# Probleme mit Acer eRecovery



## tschubi (6. August 2011)

Hallo,
ich bin gerade kurz davor, meinen Laptop aus dem Fenster zu schmeißen. Ich wollte meinen Acer Aspire 5742G formatieren. Also boote ich von den Recovery CDs, die man sich selbst brennen musste. Ich wähle Werkseinstellung wiederherstellen. Nach dem das einige Minuten läuft, setzt es mit folgender Fehlermeldung aus: wiederherstellung ist fehlgeschlagen - fehlercode=0x17(dataError (cyclic redundancy check).)
Ich habe beim Googlen leider nichts wirklich passendes gefunden und weiß nicht, wo ich ansetzen soll. Die DvDs haben vor einem halben Jahr noch funktioniert. Hatte irgendjemand schon mal ein ähnliches Problem?

Vielen Dank für die Hilfe


----------



## Herbboy (6. August 2011)

Evlt. sind die DVDs nicht mehr o.k, denn Rohlinge können teils schon nach wenigen Monaten Daten verlieren. Das sind doch selbst gebrannte Datenträger, oder?
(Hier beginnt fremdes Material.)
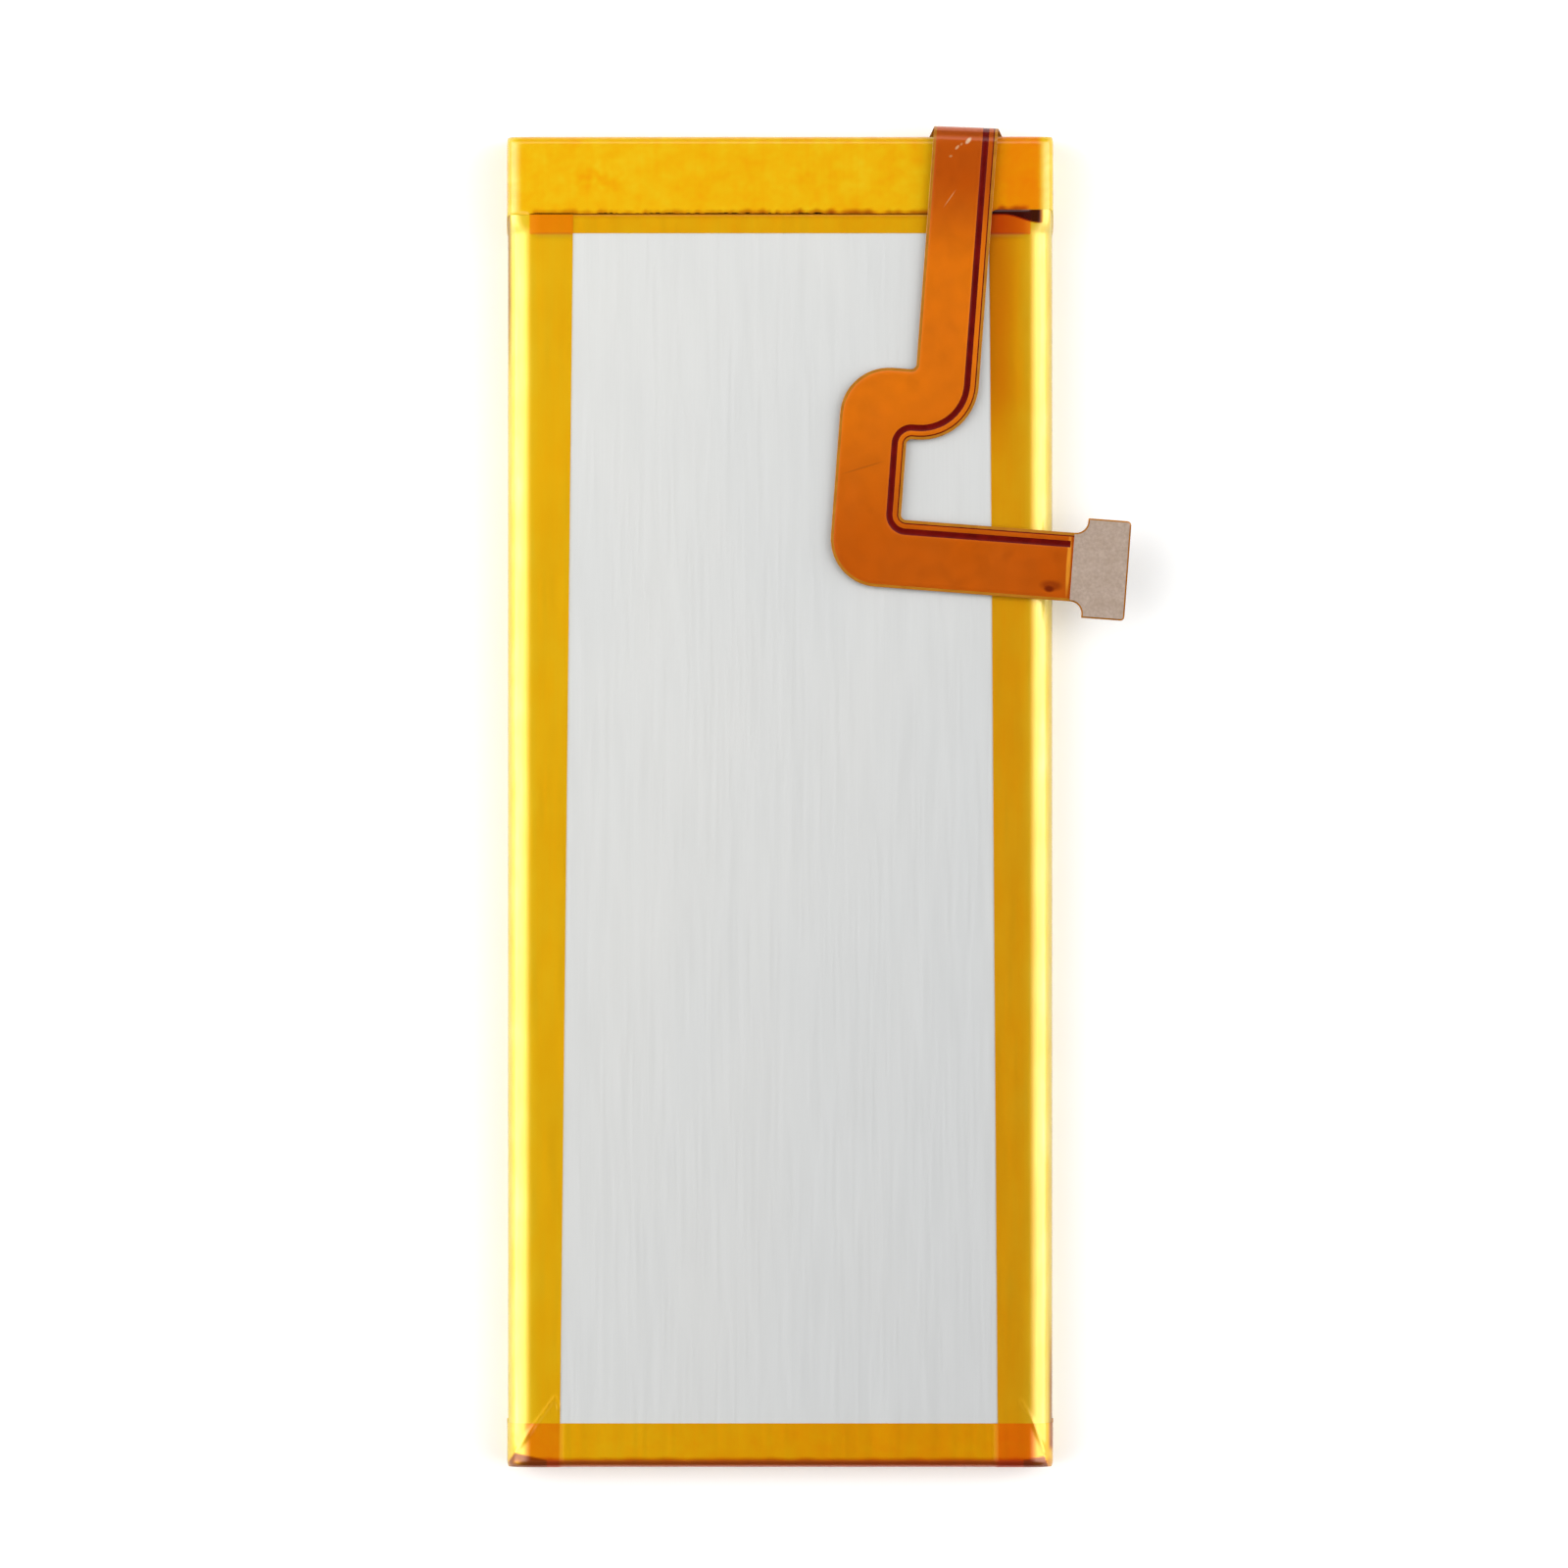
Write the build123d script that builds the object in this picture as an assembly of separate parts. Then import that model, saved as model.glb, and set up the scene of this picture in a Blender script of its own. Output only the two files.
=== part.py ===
from build123d import *
import os

# A slim lithium polymer pouch cell with its protection board and flex circuit, in millimetres.
# It lies on its back: +X is its width, +Y its length towards the taped head, +Z its thickness.
# The origin is the middle of the pouch's bare back face.

# Pack: width and length over one layer of tape, thickness between the pouch's bare faces
pack_width = 41.0
pack_length = 100.0
pack_thickness = 3.7

# Pouch: a drawn cup with fully round long edges, and its flat top seal. Its soft skin gives way a
# little under the tapes.
end_edge_radius = 0.5
seal_thickness = 0.25
terrace_length = 3.2
terrace_trim = 0.15
tape_bed = 0.02
window_margin = 0.1

# Polyimide tapes. The edge tapes are straight strips laid a little askew, so their laps taper.
tape_thickness = 0.06
edge_tape_laps = 9.2
left_lap_at_tail = 3.93
left_lap_at_head = 5.01
right_lap_at_tail = 4.13
right_lap_at_head = 4.83
tail_lap_front = 3.31
tail_lap_back = 3.6
shoulder_lap = 1.4
head_lap_back = 2.2

# Head: the block past the cup's shoulder, with a hollow moulded cover under its tape
head_length = 5.45
head_gap = 0.35
cover_wall = 0.3
cover_end_wall = 1.2
cover_roof = 0.38
cover_lift = 0.08
slot_clearance = 0.12
insulator_thickness = 0.1

# Protection board, which lies over the terrace with its small parts below and its plates on top
board_end_gap = 1.24
board_width = 3.4
board_thickness = 0.6
board_corner = 0.3
board_gap = 0.25
part_clearance = 0.08
part_gap = 0.6
parts_inset = 7.45

# Small parts below the board: length, width and height of each, then their leads, pads and caps
mosfet_size = (3.0, 2.0, 0.8)
controller_size = (2.9, 1.6, 0.95)
sense_resistor_size = (3.2, 1.6, 0.6)
fuse_size = (3.2, 1.6, 0.8)
thermistor_size = (1.6, 0.8, 0.8)
capacitor_size = (1.0, 0.5, 0.5)
resistor_size = (1.0, 0.5, 0.35)
mosfet_pads_per_side = 4
controller_leads_per_side = 3
long_cap = 0.5
middle_cap = 0.35
short_cap = 0.25
lead_thickness = 0.12
lead_width = 0.35
lead_reach = 0.6
lead_pitch = 0.95
pad_thickness = 0.06
pad_reach = 0.1

# Tabs, the film that seals them in, and the plates that they are welded to
tab_width = 4.0
tab_thickness = 0.1
tab_inset = 6.0
plate_flex_gap = 6.62
tab_fold_gap = 0.4
tab_fold_radius = 0.3
tab_overlap = 2.4
sealant_margin = 1.2
sealant_reach = 0.6
sealant_thickness = 0.2
plate_length = 5.0
plate_width = 2.6
plate_thickness = 0.15
foam_gap = 0.05

# Flex circuit: a film with two raised copper pours, set askew because its bend is askew
film_thickness = 0.12
copper_relief = 0.03
film_border = 0.25
pour_gap = 0.42
pour_gap_inset = 0.88
flex_turn = 4.3
flex_inset = 6.6
bend_setback = 0.4
flex_rise = 0.45
root_width = 5.56
root_length = 3.0
run_width = 4.8
jog_drop = 17.35
jog_width = 5.25
jog_reach = 5.45
leg_width = 5.15
arm_drop = 6.08
arm_width = 5.17
arm_length = 13.1
outer_jog_radius = 3.7
inner_jog_radius = 4.35
outer_arm_radius = 3.6
tight_radius = 0.4

# Flex end: a wide pad with a stiffener above and a plug below
pad_length = 3.25
pad_step = 1.165
pad_step_flat = 0.265
pad_corner = 0.3
neck_length = 0.95
stiffener_inset = 0.12
stiffener_thickness = 0.2

# Board-to-board plug
plug_length = 6.2
plug_width = 2.5
plug_height = 0.75
plug_wall = 0.4
plug_groove = 0.45
plug_groove_depth = 0.5
plug_corner = 0.15
contact_thickness = 0.08
contact_reach = 0.3
contact_depth = 0.42
signal_contact_width = 0.25
signal_contact_pitch = 0.8
signal_contacts_per_side = 4
power_contact_width = 0.9

# Solder fillets where the flex's root meets the board
joint_width = 1.1
joint_length = 0.4
joint_pitch = 1.7
joint_count = 3

# How far a cutting shape runs past what it cuts
past = 1.0

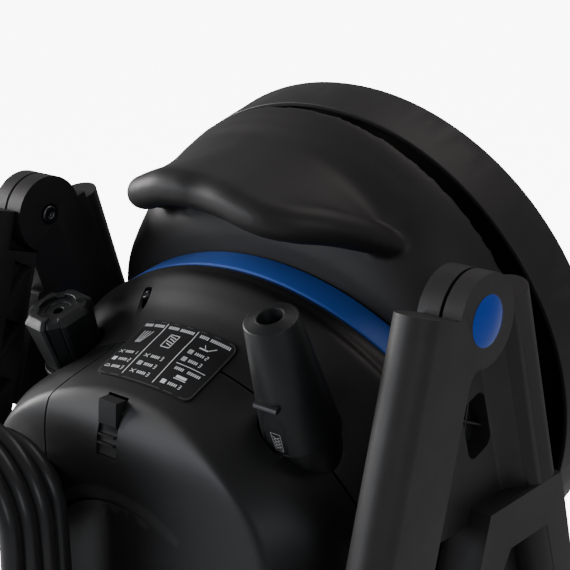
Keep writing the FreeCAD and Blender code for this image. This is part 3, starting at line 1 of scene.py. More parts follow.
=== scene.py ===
import json
import math
import bmesh
import bpy
import numpy as np
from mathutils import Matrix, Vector

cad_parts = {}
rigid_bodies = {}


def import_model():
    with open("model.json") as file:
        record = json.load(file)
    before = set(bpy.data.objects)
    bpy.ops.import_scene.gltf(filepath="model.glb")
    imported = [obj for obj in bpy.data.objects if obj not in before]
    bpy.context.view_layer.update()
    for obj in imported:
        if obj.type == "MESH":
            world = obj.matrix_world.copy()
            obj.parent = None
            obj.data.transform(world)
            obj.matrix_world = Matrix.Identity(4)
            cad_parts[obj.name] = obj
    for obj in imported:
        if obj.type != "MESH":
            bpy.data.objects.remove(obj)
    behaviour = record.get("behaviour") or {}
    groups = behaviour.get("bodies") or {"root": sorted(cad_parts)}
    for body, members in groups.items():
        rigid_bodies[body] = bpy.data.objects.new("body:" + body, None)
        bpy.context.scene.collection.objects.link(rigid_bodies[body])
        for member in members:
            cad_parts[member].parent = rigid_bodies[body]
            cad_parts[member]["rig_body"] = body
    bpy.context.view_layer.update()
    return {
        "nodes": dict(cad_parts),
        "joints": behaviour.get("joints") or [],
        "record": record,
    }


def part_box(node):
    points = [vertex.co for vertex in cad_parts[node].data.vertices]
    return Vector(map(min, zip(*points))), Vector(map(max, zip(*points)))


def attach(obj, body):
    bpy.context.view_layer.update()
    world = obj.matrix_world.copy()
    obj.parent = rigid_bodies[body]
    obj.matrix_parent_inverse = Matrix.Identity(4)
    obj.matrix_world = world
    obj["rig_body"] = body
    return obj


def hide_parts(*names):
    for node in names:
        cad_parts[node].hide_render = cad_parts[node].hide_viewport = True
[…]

Kennst Du jemanden, der eine originale windows-CD passend zu Deiner Windows-Lizenz hat? Dann kannst Du mit dieser CD und dem key, der unter Deinem Notebook stehen sollte, windows auch komplett neu installieren.


----------



## tschubi (6. August 2011)

Ok, dann such ich mir mal jemanden mit einer Windows CD. Sagt dir diese Fehlermeldung denn vielleicht was?


----------



## Herbboy (6. August 2011)

Ich bin nicht sicher, aber ich meine, dass das beim entpacken von einer Datei ist, und da stimmt die Prüfsumme nicht, die nötig ist, um die Datei zu nutzen/prüfen. So was kann eben passieren, wenn die zu entpackende Datei fehlerhaft ist, und fehlerhaft kann die eben wiederum sein, weil die DVD nicht mehr ok ist


----------